Guatemala is such a great for a student or budget traveler to explore. Taking a tour here is relatively inexpensive, as I had stated before, and, most of the time, a full meal (which is always served in heaping portions) costs only $2 to $3. Things aren’t pricey because the Guatemalans don’t live as extravagantly as Americans prefer to. But of course, that doesn’t mean that the country isn’t bursting in culture and vibrancy.

Traveling in Guatemala has allowed me to become a more open-minded, adventurous person. In the future, I want to take more risks when I travel, and visit more developing countries. I don’t just want to see the first world. Guatemala has also caused me to rethink my ideas of poverty.
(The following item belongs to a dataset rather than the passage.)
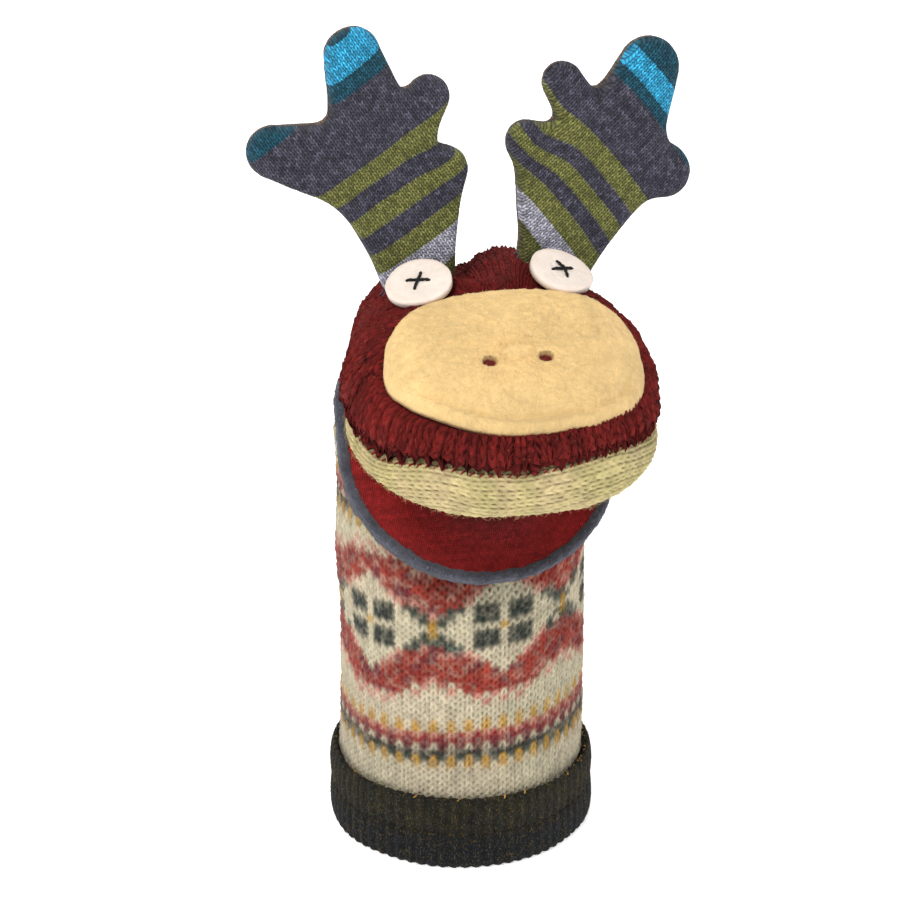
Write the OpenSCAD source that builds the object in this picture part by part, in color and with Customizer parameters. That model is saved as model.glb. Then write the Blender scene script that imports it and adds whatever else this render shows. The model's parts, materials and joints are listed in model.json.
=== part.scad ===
// Moose-style hand puppet sewn from reclaimed sweater knit.
// Units are millimetres, +Z is up and the face looks along -Y.
// The origin is the centre of the hand opening, in the plane of the cuff's lower edge.

/* [Sleeve] */
// Outer radius of the knitted sleeve
sleeve_r = 57.6; // [50:0.1:64]
// Thickness of the sleeve knit
knit_t = 2.6; // [2:0.1:4]
// Height of the sleeve's upper rim at the back
sleeve_top = 200; // [190:1:205]
// Height of the sleeve's upper rim at the front, under the chin
throat_z = 120; // [110:1:134]

/* [Cuff] */
// Height of the ribbed cuff
cuff_h = 32; // [24:1:40]
// Thickness of the ribbed band
cuff_t = 2.9; // [2:0.1:4]

/* [Head] */
// Half width of the muzzle
muzzle_w = 64; // [60:1:68]
// Half width of the head at the antlers
brow_w = 50; // [47:1:53]
// How far the head sits to its own left on the sleeve
head_dx = 4; // [0:1:6]
// Thickness of the head knit
head_t = 3; // [2:0.1:4]
// Diameter of the nostril holes in the muzzle patch
nostril_d = 6; // [4:0.5:8]

/* [Mouth] */
// Length of the lower jaw from the mouth corners to its tip
jaw_len = 97; // [90:1:100]
// Half width of the lower jaw
jaw_w = 62; // [56:1:64]
// Angle of the lower jaw below level at rest
jaw_drop = 51.3; // [50:0.1:54]
// Depth of the lower jaw with its thumb pocket
jaw_t = 15; // [14:0.5:15]

/* [Eyes] */
// Diameter of the felt discs
eye_d = 28; // [24:1:30]
// Thickness of the felt discs
eye_t = 3.4; // [2:0.1:4]

/* [Antlers] */
// Thickness of a stuffed antler
antler_t = 21; // [18:1:22]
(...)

Numerous times, our tour guide gave us his opinion that Guatemala is not impoverished. Rather, the people just lived simply and humbly. I mean, if a Guatemalan family does not finish its home, they don’t pay taxes! But Guatemalans still own plasma TVs, cellular phones, and computers. They just don’t feel the need to be flashy like Americans, and I wholly appreciate this way of life. We’re just too quick to judge.

My mother and I would never have gone to Guatemala if it wasn’t for two travelers that we had met in Peru. Over dinner one night in Lima, the Peruvian capital, this couple had informed us that Guatemala was an unforgettable destination, and that it reminded them a little bit of Peru. Guatemala was so cheap that we knew that we had to plan a trip. Before I went to Guatemala, I probably would have thought of it as a country with little in the way of tourism. But boy, was I way wrong!

Guatemala is a little hidden gem of a country, a destination for people who wish to explore off-the-beaten-path destinations. This is the first country that I have been to where there are not too many actual tourists. Most of the foreigners that I encountered were Christian missionary workers (almost all of them, actually) and also people adopting children. Outside of my tour group, I think I 20 people were there for fun. The entire country is unspoiled by tourism and souvenir shops. So many parts of the country have been untouched and undiscovered by visitors, that travelers will gain a real sense of what it means to be Guatemalan.